Conscients du défi qui les attend, maintenant qu'ils doivent gouverner un pays ayant beaucoup changé en deux décennies, les talibans ont essayé de se présenter sous un jour plus modéré à la population et à la communauté internationale, mais sans guère convaincre de leurs bonnes intentions. La Haute-Commissaire de l'ONU aux droits de l'homme, Michelle Bachelet, a déclaré mardi que "la façon dont les talibans traitent les femmes et les filles, et respectent leurs droits à la liberté, à la liberté de mouvement, à l'éducation, à l'expression personnelle et à l'emploi" serait une "ligne rouge fondamentale", en ouverture d'une réunion spéciale du Conseil des droits de l'homme.
Lundi, les islamistes ont haussé le ton après avoir jusque-là plutôt collaboré avec les Américains et les Occidentaux aux évacuations. 
La date du 31 août est "une ligne rouge", a prévenu Suhail Shaheen, un de leurs porte-parole. "S'ils prolongent (leur présence), cela signifie qu'ils prolongent l'occupation", a-t-il déclaré, mettant en garde contre de probables "conséquences".

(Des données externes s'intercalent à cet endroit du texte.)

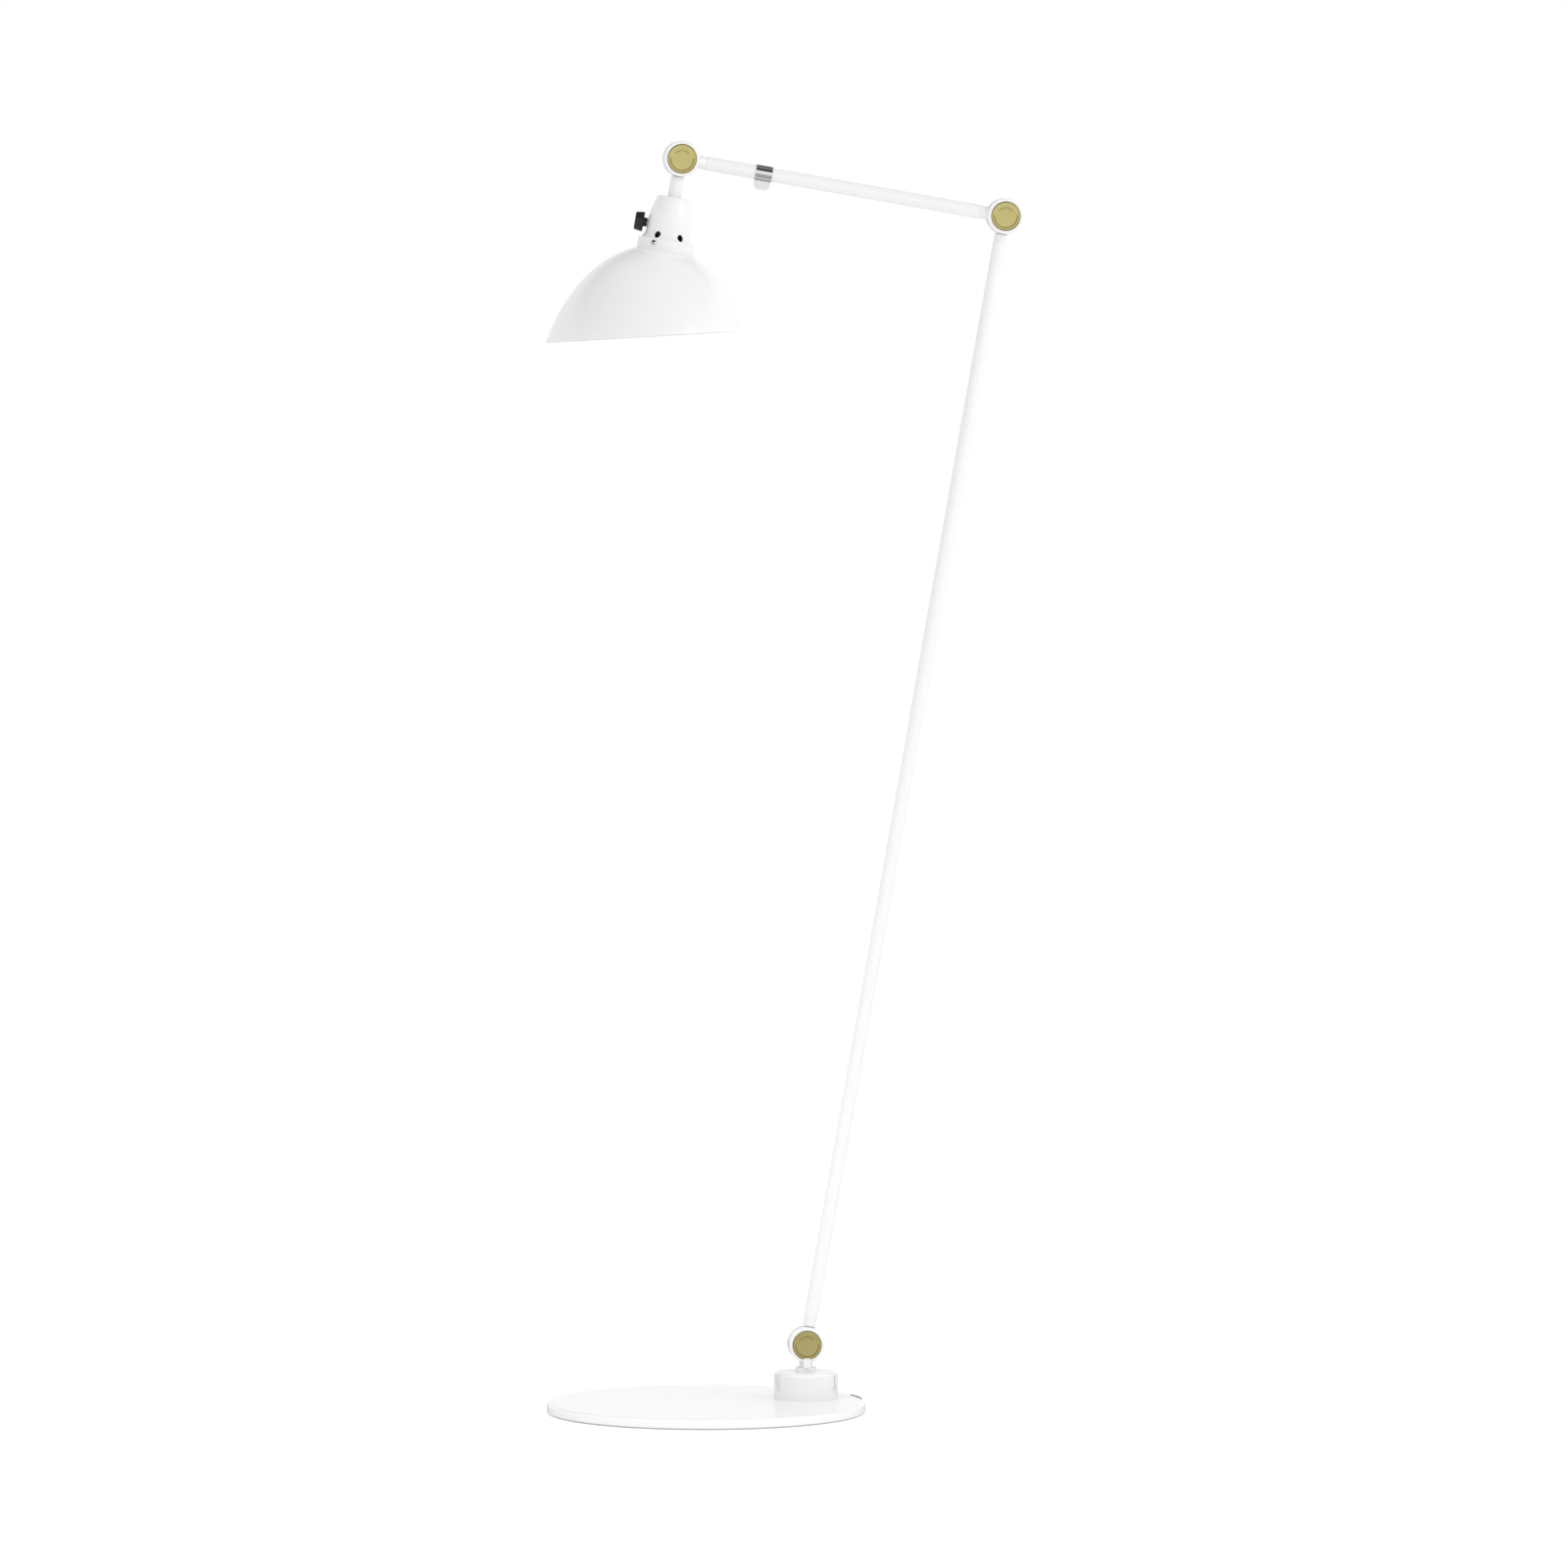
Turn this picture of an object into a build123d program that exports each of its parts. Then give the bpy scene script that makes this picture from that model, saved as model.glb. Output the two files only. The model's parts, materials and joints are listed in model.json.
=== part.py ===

M. Biden a insisté qu'il souhaitait s'en tenir à la date du 31 août, sans toutefois complètement exclure un éventuel report. 
"L'objectif est de faire partir autant de monde que possible, aussi rapidement que possible", a souligné lundi le porte-parole du ministère américain de la Défense, John Kirby. "L'objectif est de tenter de faire tout notre possible d'ici la fin du mois."

Mais plusieurs pays européens poussent pour que l'échéance soit repoussée au-delà du 31 août, même si le ministre britannique de la Défense, Ben Wallace, a estimé mardi "peu probable" que les États-Unis la reportent.

La France, qui avait jugé lundi qu'un "délai supplémentaire" était "nécessaire", a annoncé mardi que si cette date était maintenue, son pont aérien, qui a déjà permis d'exfiltrer près de 2.000 Français et Afghans menacés, cesserait dès jeudi soir.

Le gouvernement espagnol, pour sa part, a indiqué tout faire pour évacuer le plus de gens possible, mais qu'il y aura "des personnes qui resteront sur place" pour des raisons indépendantes de sa volonté.

La situation reste toujours dangereuse et chaotique aux abords de l'aéroport, où un garde afghan a été tué et trois autres blessés lors d'échanges de tirs lundi matin avec des assaillants non identifiés. Plusieurs autres personnes avaient déjà été tuées dans des circonstances souvent troubles.
Les islamistes sont entrés le 15 août dans la capitale sans rencontrer de résistance, à l'issue d'une offensive éclair entamée en mai à la faveur du début du retrait des forces américaines et de l'OTAN. Depuis, ils travaillent à la formation d'un gouvernement censé inclure d'autres factions. 

Pour tenter de prouver leur bonne volonté, les talibans ont déclaré une amnistie générale pour tous les responsables gouvernementaux ou militaires afghans. Mais selon un rapport d'un groupe d'experts travaillant pour l'ONU publié la semaine dernière, ils possèdent des "listes prioritaires" d'Afghans recherchés, les plus menacés étant les gradés de l'armée, de la police et du renseignement.

Dans le reste de la capitale, la situation est restée plutôt calme, même si de courageux Afghans ont parfois brandi des drapeaux nationaux en signe de défi aux nouveaux maîtres du pays. Des combattants talibans en armes patrouillent dans les rues et sont déployés à des postes de contrôle.

Les islamistes contrôlent quasiment tout le pays, mais une poche de résistance s'est formée dans la vallée du Panchir, au nord-est de Kaboul, autour du Front national de résistance (FNR), emmené par Ahmad Massoud, fils du commandant Ahmed Shah Massoud assassiné en 2001 par el-Qaëda, et d'Amrullah Saleh, vice-président du gouvernement déchu.